Foreigners have piled into Japan’s stock market — now more locals are being encouraged to
May 9, 2025
At Berkshire Hathaway’s annual meeting last week, Warren Buffett reaffirmed his bet on Japan’s trading houses — now a combined 9.3% of Berkshire’s stock portfolio, its fifth-largest holding. His successor and soon-to-be CEO of the conglomerate, Greg Abel, said they could hold the stakes “50 years or forever.”
That mindset, though, is hardly the norm back home in Japan. For decades, the culture of hoarding cash instead of investing took hold among older generations, haunted by the 1990s asset bubble burst, when overheated stock and property markets crashed and burned. Indeed, ~54% of Japanese households keep their assets in cash or deposits today — compared to just 13% in the US and 31% in the UK — per The Economist, leaving plenty of room for overseas buyers to step in.
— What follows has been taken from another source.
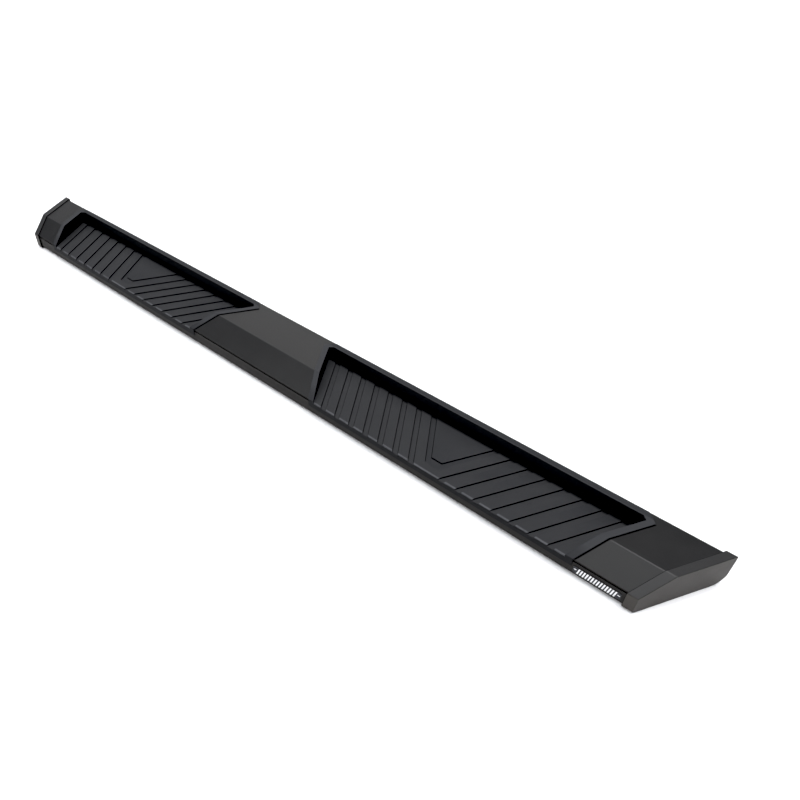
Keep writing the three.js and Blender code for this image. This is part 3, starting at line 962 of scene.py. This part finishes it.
def brushed_aluminium():
    """Bright aluminium brushed along the board."""
    shader = Shader("brushed_aluminium")
    strokes = shader.noise(2600, 4.0, 0.7, shader.stretched((0.03, 1.0, 1.0)))
    base = shader.mix(shader.between(strokes, 0.3, 0.7), (0.62, 0.63, 0.64), (0.86, 0.86, 0.87))
    roughness = shader.between(strokes, 0.3, 0.7, 0.24, 0.4)
    shader.bump([(strokes, 0.3, 0.00003)])
    return shader.finish(base, roughness, metallic=1.0)


# ---- pieces --------------------------------------------------------------------------------


def place_piece(shape, name, body, slot, material, *nodes):
    """Scales a finished solid to metres, shades it, gives it its body and hides the CAD nodes it
    stands in for. Its slot is not used.
    """
    shape.name = name
    shape.data.name = name
    shape.data.transform(Matrix.Scale(MM, 4))
    shape.data.shade_smooth()
    shape.data.set_sharp_from_angle(angle=math.radians(32))
    normals = shape.modifiers.new("normals", "WEIGHTED_NORMAL")
    normals.keep_sharp = True
    normals.weight = 80
    shape.data.materials.clear()
    shape.data.materials.append(material)
    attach(shape, body)
    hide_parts(*nodes)
    return shape


def make_pieces():
    coat = powder_coat()
    # The trays carry painted shade and highlights.
    tray_plastic = moulded_plastic(
        "tray_plastic",
        dark=(0.0375, 0.0382, 0.0405),
        light=(0.0427, 0.0435, 0.0460),
        grain=760,
        rough=0.56,
        specular=0.10,
        light_and_shade=(tread_light_and_shade,),
    )
    # The caps carry painted side light, a painted knee highlight and a painted shadow in the joint.
    cap_plastic = moulded_plastic(
        "cap_plastic",
        dark=(0.0215, 0.0213, 0.0213),
        light=(0.0255, 0.0252, 0.0252),
        grain=900,
        rough=0.50,
        specular=0.46,
        light_and_shade=(paint_side_light, paint_knee_highlight),
        painted_shadow=joint_shadow,
    )
    black_steel = plated_steel(
        "black_plated_steel", dark=(0.035, 0.036, 0.039), light=(0.06, 0.061, 0.066), rough=0.34)
    zinc_steel = plated_steel(
        "zinc_plated_steel", dark=(0.42, 0.43, 0.45), light=(0.62, 0.63, 0.66), rough=0.3)
    aluminium = brushed_aluminium()

    place_piece(extrusion(), "extruded_body", "board", "coated_aluminium", coat, "board_extrusion")
    for end in ("rear", "front"):
        place_piece(step_tray(end), f"{end}_tray_moulding", "board", "tray_plastic", tray_plastic,
                    f"{end}_step_tray")
        place_piece(end_cap(end), f"{end}_cap_moulding", "board", "cap_plastic", cap_plastic,
                    f"{end}_end_cap")
    for node in screw_nodes("tray"):
        place_piece(tray_screw(node), f"{node}_detail", "board", "black_steel", black_steel, node)
    for node in screw_nodes("cap"):
        place_piece(cap_screw(node), f"{node}_detail", "board", "black_steel", black_steel, node)
    for body, nodes in frame["record"]["behaviour"]["bodies"].items():
        if body.startswith("nut_"):
            node = nodes[0]
            place_piece(slot_nut(node), f"{node}_detail", body, "zinc_steel", zinc_steel, node)
    place_piece(badge_plate(), "badge_plate", "board", "black_steel", black_steel, "name_badge")
    place_piece(badge_bars(), "badge_bars", "board", "badge_aluminium", aluminium, "name_badge")


# ---- stage, light and camera ---------------------------------------------------------------


def make_camera():
    """A camera at the reference viewing angle, from the outer side near the front end."""
    place = Vector((1.0843, -0.9196, 1.0642))
    heading, pitch, roll = -0.6298, 0.701, 0.0688
    forward = Vector((
        math.sin(heading) * math.cos(pitch),
        math.cos(heading) * math.cos(pitch),
        -math.sin(pitch),
    ))
    level = Vector((math.cos(heading), -math.sin(heading), 0))
    upright = level.cross(forward)
    right = level * math.cos(roll) + upright * math.sin(roll)
    up = upright * math.cos(roll) - level * math.sin(roll)
    data = bpy.data.cameras.new("camera")
    data.sensor_width = 36
    data.lens = 29.05
    data.clip_end = 200
    camera = bpy.data.objects.new("camera", data)
    bpy.context.scene.collection.objects.link(camera)
    rotation = Matrix((right, up, -forward)).transposed()
    camera.matrix_world = Matrix.Translation(place) @ rotation.to_4x4()
    bpy.context.scene.camera = camera


def make_floor():
    """A pale matte floor that fills the view."""
    shape = bmesh.new()
    bmesh.ops.create_grid(shape, x_segments=1, y_segments=1, size=40)
    mesh = bpy.data.meshes.new("floor")
    shape.to_mesh(mesh)
    shape.free()
    floor = bpy.data.objects.new("floor", mesh)
    bpy.context.scene.collection.objects.link(floor)
    shader = Shader("floor")
    tint = shader.mix(shader.noise(3, 2.0), (0.93, 0.93, 0.93), (0.95, 0.95, 0.95))
    rough = shader.between(shader.noise(20), 0, 1, 0.8, 0.9)
    mesh.materials.append(shader.finish(tint, rough, specular=0.1))


# Soft light from all round the studio: direction, how far round it the light spreads (cosine at
# its edge, cosine at its full strength), strength, colour.
STUDIO = (
    ((-0.55, 0.52, 0.65), 0.92, 0.99, 2.7, (1.0, 0.99, 0.97)),
    ((-0.30, 0.62, 0.72), 0.90, 0.99, 0.6, (0.98, 0.99, 1.0)),
    ((0.12, 0.14, 0.98), 0.94, 0.985, 9.5, (1.0, 1.0, 1.0)),
    ((-0.50, -0.70, 0.50), 0.95, 0.99, 5.0, (1.0, 1.0, 1.0)),
    ((-0.12, -0.35, 0.93), 0.84, 0.98, 2.9, (0.98, 0.99, 1.0)),
)
STUDIO_BASE = (0.085, 0.09, 0.125)
SWEEP = 0.95                   # brightness of the pale sweep that stands behind the floor
SWEEP_FULL = 0.15              # sine of the elevation where the sweep starts to fade
SWEEP_END = 0.34               # and where it has gone
GAMMA = 0.9
BLACK_LEVEL = 0.0175


def make_light():
    """The world: a dim base, the pale sweep low down, and the soft lights of STUDIO."""
    world = bpy.data.worlds.new("studio")
    bpy.context.scene.world = world
    world.use_nodes = True
    tree = world.node_tree
    direction = tree.nodes.new("ShaderNodeTexCoord").outputs["Generated"]

    def vector_math(operation, a, b):
        node = tree.nodes.new("ShaderNodeVectorMath")
        node.operation = operation
        for socket, value in zip(node.inputs, (a, b)):
            if isinstance(value, (tuple, Vector)):
                socket.default_value = value
            else:
                tree.links.new(value, socket)
        return node

    def ramp(value, low, high):
        """0 at `low` and 1 at `high`, easing in and out."""
        node = tree.nodes.new("ShaderNodeMapRange")
        node.interpolation_type = "SMOOTHSTEP"
        node.inputs["From Min"].default_value = low
        node.inputs["From Max"].default_value = high
        tree.links.new(value, node.inputs["Value"])
        return node.outputs["Result"]

    def dimmed(colour, amount):
        """A plain colour scaled by a node's output."""
        node = tree.nodes.new("ShaderNodeVectorMath")
        node.operation = "SCALE"
        node.inputs[0].default_value = colour
        tree.links.new(amount, node.inputs["Scale"])
        return node.outputs["Vector"]

    height = tree.nodes.new("ShaderNodeSeparateXYZ")
    tree.links.new(direction, height.inputs[0])
    sweep = dimmed((SWEEP,) * 3, ramp(height.outputs["Z"], SWEEP_END, SWEEP_FULL))
    total = vector_math("ADD", STUDIO_BASE, sweep).outputs["Vector"]
    for axis, edge, full, strength, colour in STUDIO:
        towards = Vector(axis).normalized()
        cosine = vector_math("DOT_PRODUCT", direction, towards).outputs["Value"]
        light = dimmed(tuple(strength * c for c in colour), ramp(cosine, edge, full))
        total = vector_math("ADD", total, light).outputs["Vector"]
    background = tree.nodes["Background"]
    tree.links.new(total, background.inputs["Color"])
    background.inputs["Strength"].default_value = 1.0


def set_tones():
    """Plain display colours, with slightly darker middle tones and deeper blacks."""
    view = bpy.context.scene.view_settings
    view.view_transform = "Standard"
    view.gamma = GAMMA
    view.use_curve_mapping = True
    view.curve_mapping.black_level = (BLACK_LEVEL,) * 3
    view.curve_mapping.update()


make_camera()
make_floor()
make_light()
set_tones()
make_pieces()

bpy.context.view_layer.update()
According to Tokyo Stock Exchange’s latest data, foreign investors now own 32% of Japan’s stock market, up sharply from 5% in the 1970s, while locals hold just 17%. And the gap might keep growing: as US stocks slumped amid tariff threats in April, foreign investors pumped a net $8.3 billion (¥1.2 trillion) into Japanese equities — a sharp reversal from net outflows in the previous two months, per data from Japan Exchange Group.
Now, Japan is trying to lure its young, less trauma-ridden locals back into the market. The Tokyo Stock Exchange plans to lower the minimum investment threshold, aiming to make stocks more accessible, while the government expanded tax exemptions for retail investors last year. It’s also promoting financial literacy among millennials and Gen Zs. All of this might be starting to pay off: according to the Investment Trusts Association, 36% of people in their 20s in Japan invested in mutual funds, stocks, and bonds last year, up nearly 3x from 2016.